Given data →
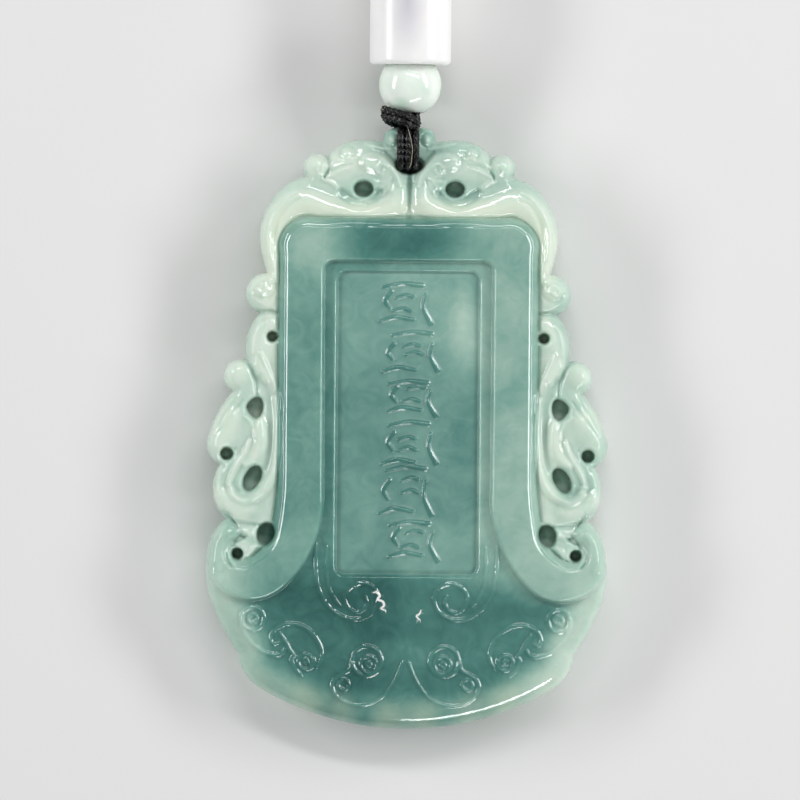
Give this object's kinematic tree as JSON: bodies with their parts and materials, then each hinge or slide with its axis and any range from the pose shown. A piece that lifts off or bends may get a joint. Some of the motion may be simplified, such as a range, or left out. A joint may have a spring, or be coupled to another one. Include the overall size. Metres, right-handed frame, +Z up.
{
  "type": "carved jade plaque pendant",
  "caption": "Bell-shaped carved jade plaque lying on its back, with openwork creatures on its rim, a framed panel of raised strokes, beads and a coiled black cord.",
  "frame": {"origin": "centre of the jade plaque's outline, on the surface that its flat back lies on", "axes": "+Y along the plaque towards its crest and the cord, +Z up out of the carved front, +X to the right as the front is seen"},
  "size_m": [0.0402, 0.1041, 0.0082],
  "materials": {
    "jade": "polished translucent blue-green jade, frosted on the sunk panel",
    "pale_jade": "polished translucent, very pale green",
    "milky_jade": "polished translucent, milky white",
    "black_cord": "fine braided black cord"
  },
  "bodies": {
    "root": {"jade_plaque": "jade", "round_bead": "pale_jade", "tube_bead": "milky_jade", "held_cord": "black_cord", "neck_cord_left": "black_cord", "neck_cord_right": "black_cord", "cord_coil": "black_cord"}
  },
  "joints": []
}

Instructions to follow →
Every line of the data above should be reproduced word for word.

Final result →
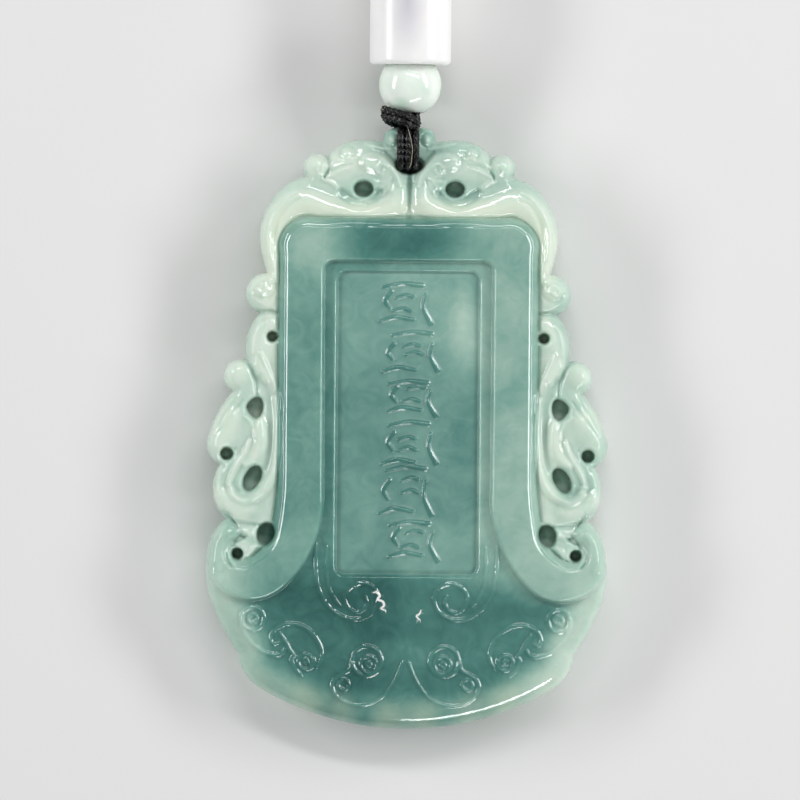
Give this object's kinematic tree as JSON: bodies with their parts and materials, then each hinge or slide with its axis and any range from the pose shown. A piece that lifts off or bends may get a joint. Some of the motion may be simplified, such as a range, or left out. A joint may have a spring, or be coupled to another one. Include the overall size. Metres, right-handed frame, +Z up.
{
  "type": "carved jade plaque pendant",
  "caption": "Bell-shaped carved jade plaque lying on its back, with openwork creatures on its rim, a framed panel of raised strokes, beads and a coiled black cord.",
  "frame": {"origin": "centre of the jade plaque's outline, on the surface that its flat back lies on", "axes": "+Y along the plaque towards its crest and the cord, +Z up out of the carved front, +X to the right as the front is seen"},
  "size_m": [0.0402, 0.1041, 0.0082],
  "materials": {
    "jade": "polished translucent blue-green jade, frosted on the sunk panel",
    "pale_jade": "polished translucent, very pale green",
    "milky_jade": "polished translucent, milky white",
    "black_cord": "fine braided black cord"
  },
  "bodies": {
    "root": {"jade_plaque": "jade", "round_bead": "pale_jade", "tube_bead": "milky_jade", "held_cord": "black_cord", "neck_cord_left": "black_cord", "neck_cord_right": "black_cord", "cord_coil": "black_cord"}
  },
  "joints": []
}